Ara'ba passa as horas numa rede de palha feita pelas próprias mãos e ao lado de uma fogueira alimentada toda noite. Seu único relacionamento com os índios da etnia é precário. Periodicamente, recebe palha retirada da floresta e algodão. Com o material, Ara'ba tece redes e as troca depois por comida - beiju, farinha e castanhas, basicamente - levados pelos zo'é. Sem esse último resquício de convivência e sem os afazeres, provavelmente seria vencida pelo tédio.

Até chegar a esse ponto, Ara'ba viu de perto cinco tragédias. Assim que se casou, foi morar com o marido numa oca isolada das demais aldeias. Os dois viveram assim boa parte da vida. Não tiveram filhos.

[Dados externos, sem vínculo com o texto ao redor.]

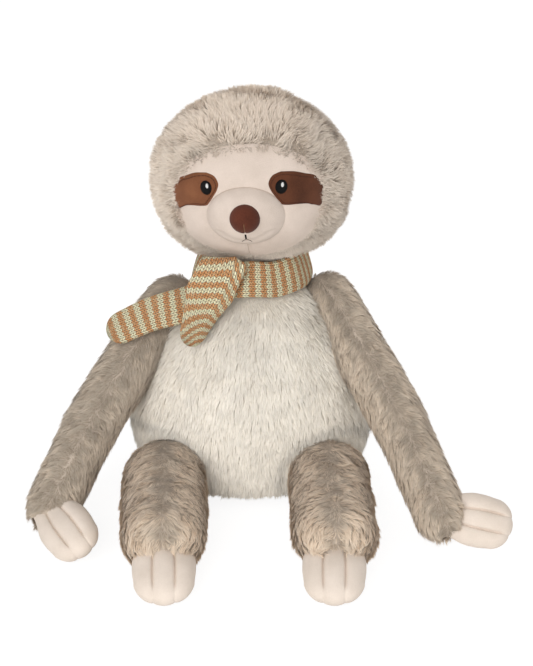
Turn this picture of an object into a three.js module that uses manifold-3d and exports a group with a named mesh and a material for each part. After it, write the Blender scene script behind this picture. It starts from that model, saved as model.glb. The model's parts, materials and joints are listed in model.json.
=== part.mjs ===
import * as THREE from 'three';
import { mergeVertices } from 'three/addons/utils/BufferGeometryUtils.js';
import Module from 'manifold-3d';

// A sitting plush sloth in millimetres, +Z up, facing -Y. Left and right are as seen from the front
const wasm = await Module();
wasm.setup();

// Fabrics, and the clearance between pieces that lie against each other
const furWall = 7;
const velourWall = 1.8;
const seamGap = 0.4;
const floorCut = 0.5;
const overrun = 60;

// Body: a pear-shaped bag, widest low down, leaning forward at the belly
const bodyHeight = 166;
const bodyHalfWidth = 94;
const bodyHalfDepth = 73;
const bellyLead = 14;
const seamBack = 3;
const bellyHem = 9;
const bellyHemDepth = 46;
const bellySeamRise = 52;
const neckSink = 2;
const neckRadius = 27;
const neckHeight = bodyHeight - neckSink;
const nodDown = THREE.MathUtils.degToRad(8);

// Pellet pouch in the seat
const pouchHalfWidth = 54;
const pouchHalfDepth = 40;
const pouchHalfHeight = 17;

// Head, measured from the neck
const headHalfWidth = 73.5;
const headHalfDepth = 65;
const headHalfHeight = 65.5;
const headForward = 2;
const headSide = 4.4;
const cheekShare = 0.26;
const headTurn = THREE.MathUtils.degToRad(-4.5);
const headRoll = THREE.MathUtils.degToRad(-2.4);
const faceHalfWidth = 50.5;
const faceHalfHeight = 40.5;
const faceDrop = 1;

// Features of the face
const muzzleHalfWidth = 28;
const muzzleHalfDepth = 22;
const muzzleHalfHeight = 22;
const muzzleForward = 50;
const muzzleDrop = 6.5;
const noseHalfWidth = 10.8;
const noseHalfDepth = 9;
const noseHalfHeight = 9.6;
const noseForward = 71;
const noseDrop = 5;
const eyeSpread = 26;
const eyeRise = 11;
const eyeHalfWidth = 4.5;
const eyeHalfHeight = 5.2;
const glintRadius = 1.2;
const glintRise = 1.2;
const patchHalfWidth = 18.3;
const patchHalfHeight = 12.3;
const patchSpread = 9.7;
const patchDrop = 2;
const patchThickness = 1.2;
const eyeThickness = 1;
const glintThickness = 0.5;
const mouthDrop = 20.5;
const mouthHalfWidth = 4.6;
const mouthHeight = 6;
const mouthLine = 1.3;
const mouthThickness = 1;

// Arms: long tubes that hang forward from the shoulders, with the wrists on the floor
const shoulderSpread = 57;
const shoulderDrop = 39;
const shoulderBack = 1;
const shoulderHeight = neckHeight - shoulderDrop;
const armRootRadius = 24.5;
const armWristRadius = 21.5;
const armSwell = 1;
const armSwings = [-10, 30, 60];
const leftElbowFromShoulder = [-47, -53, -39];
const leftWristPlace = [-139, -110, armWristRadius - floorCut];
const rightElbowFromShoulder = [42, -55, -35];
const rightWristPlace = [134, -124, armWristRadius - floorCut];
const closingHoleRadius = 8;

// Legs: stout tubes that lie forward on the floor
const leftHipSpread = 62;
const rightHipSpread = 57;
const hipForward = 76;
const legHalfHeight = 26.5;
const legHalfWidth = 32.5;
const ankleForward = 157;
const leftAnkleSpread = 58;
const rightAnkleSpread = 59;
const hipHeight = legHalfHeight - floorCut;
const legSwings = [-60, -30, 30];
const swingGap = 1.5;

// Mitts: flat, with three sewn fingers
const handHalfWidth = 19;
const handHalfThickness = 10.5;
const leftHandReach = 60;
const rightHandReach = 52;
const leftHandAxisHeight = 13;
const rightHandAxisHeight = 13.5;
const leftHandRootShift = [-4, -3, 0];
const leftHandTurn = THREE.MathUtils.degToRad(31);
const rightHandTurn = THREE.MathUtils.degToRad(80);
// The way each back of hand or foot faces, as shares
const leftHandFacingShares = [-0.5, 0, 0.866];
const rightHandFacingShares = [0, -0.766, 0.643];
const footFacingShares = [0, 0, 1];
const footHalfWidth = 21.5;
const footHalfThickness = 10.5;
const footReach = 68;
const footAxisHeight = 10;
const leftFootTurn = THREE.MathUtils.degToRad(3);
const rightFootTurn = THREE.MathUtils.degToRad(-2);
const mittRaise = THREE.MathUtils.degToRad(35);
const fingerNotch = 5;
const mittPlumpShare = 0.72;
const mittRootShare = 0.82;
const grooveShare = 0.42;
const grooveStartShare = 0.5;
const grooveSpreadShare = 0.8;

// Scarf: a flattened knitted tube, round the neck once, with two tails
const scarfWidth = 27;
const scarfThickness = 8;
const scarfPlumpShare = 0.6;
const wrapHalfWidth = 46;
const wrapHalfDepth = 50;
const wrapDrop = 9;
const wrapSide = 2;
const wrapFlare = 4;
const wrapForward = 2;
const wrapTilt = THREE.MathUtils.degToRad(7);
const tailHalfWidth = 13.5;
const tailHalfThickness = 4.5;
const tailRootShare = 0.9;
// Tail points from the front of the wrap at the neck's height, and the way each tail faces as shares
const frontTailPlaces = [[-14, -5.7, 14.2], [-23, -8.2, -19.3], [-43, -6.2, -48.8]];
const frontTailFacingShares = [0.1, -1, 0.3];
const sideTailPlaces = [[-28, 3, -14], [-66, 10, -23], [-103, 10, -43]];
const sideTailFacingShares = [-0.25, -0.75, 0.6];

// Counts of faces
const bodySegments = 16;
const bodyRings = 9;
const headSegments = 16;
const headRings = 10;
const limbSegments = 12;
const capRings = limbSegments / 4;
const socketSegments = 16;
const limbRings = 3;
const padSegments = 12;
const padRings = 6;
const smallSegments = 10;
const smallRings = 6;
const outlineSegments = 12;
const wrapSegments = 16;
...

Até que um dia seu marido morreu. Sozinha, ela passou a perambular pela floresta à procura de um lugar para morar e de alguém que lhe assistisse. Encontrou numa aldeia próxima o índio Soarim, que a levou para a própria oca. Lá, Ara'ba teria a companhia de Soarim, de sua mulher Dig e sua mãe. Mas a família aos poucos foi se desfazendo.

A primeira a morrer, de causas naturais, foi a mãe de Soarim. As duas tinham a mesma idade e tornaram-se amigas no tempo em que conviveram. "Meu coração dói", lamentou no dia do enterro.

Ara'ba permaneceria sob a proteção de Soarim e de Dig. Em 2007, Soarim estava no alto de uma árvore, tentando retirar um filete usado para produzir as flechas e lanças que os zo'é usam para caçar. Com o facão, batia seguidamente no caule.

O barulho atraiu uma onça que passava perto. Quando desceu da árvore, Soarim foi atacado. Morreu quase instantaneamente. Ara'ba ainda tinha Dig. Mas por pouco tempo. Sentindo a perda do marido, Dig cortou a própria garganta com um facão.

Foi a quarta morte no caminho de Ara'ba. Ela precisava buscar outra companhia, mas a única que se dispôs a acolhê-la, Deaby, morreu depois.

Definitivamente só, Ara'ba foi adotada pelos funcionários da frente de proteção dos zo'é. Ali permanecerá até morrer sob cuidados de um médico e alimentada pelos funcionários da Funai. Sua saúde é perfeita. Sua memória idem.

Ao final da vida e depois de tantos percalços, Ara'ba poderá ter ao menos uma alegria. Será submetida a uma cirurgia de catarata no posto da Funai. "Queremos que ela enxergue bem ao final da vida", disse João Rabelo, o funcionário da Funai que a acolheu. Enquanto espera, Ara'ba permanece sozinha, acompanhada somente por um mico de estimação, amarrado pelo pescoço para também não deixá-la.